> [GIVEN EXERCISE]: What number of lines hold the word "axes"? State that number and nothing besides.

> [MATERIAL PROVIDED]:
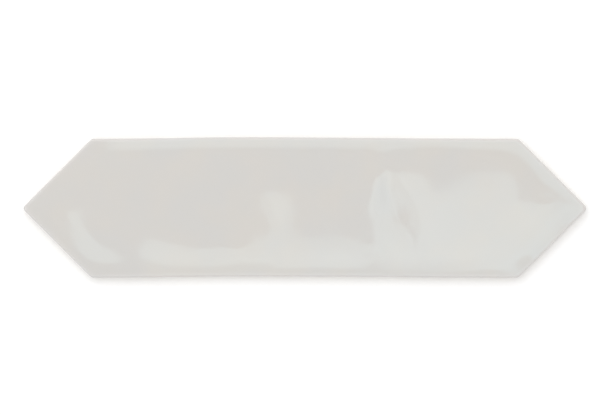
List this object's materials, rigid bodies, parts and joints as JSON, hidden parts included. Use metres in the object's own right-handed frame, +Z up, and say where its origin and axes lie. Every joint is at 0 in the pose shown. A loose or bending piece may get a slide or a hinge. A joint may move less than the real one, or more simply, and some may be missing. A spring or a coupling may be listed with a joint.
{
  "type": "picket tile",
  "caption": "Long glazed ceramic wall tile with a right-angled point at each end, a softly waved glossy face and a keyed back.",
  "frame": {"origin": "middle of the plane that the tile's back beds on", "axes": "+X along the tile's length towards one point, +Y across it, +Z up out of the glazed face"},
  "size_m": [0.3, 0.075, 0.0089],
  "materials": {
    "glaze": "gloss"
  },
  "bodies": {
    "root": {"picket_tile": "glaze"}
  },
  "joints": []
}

> [COMPLETE RESPONSE]: 2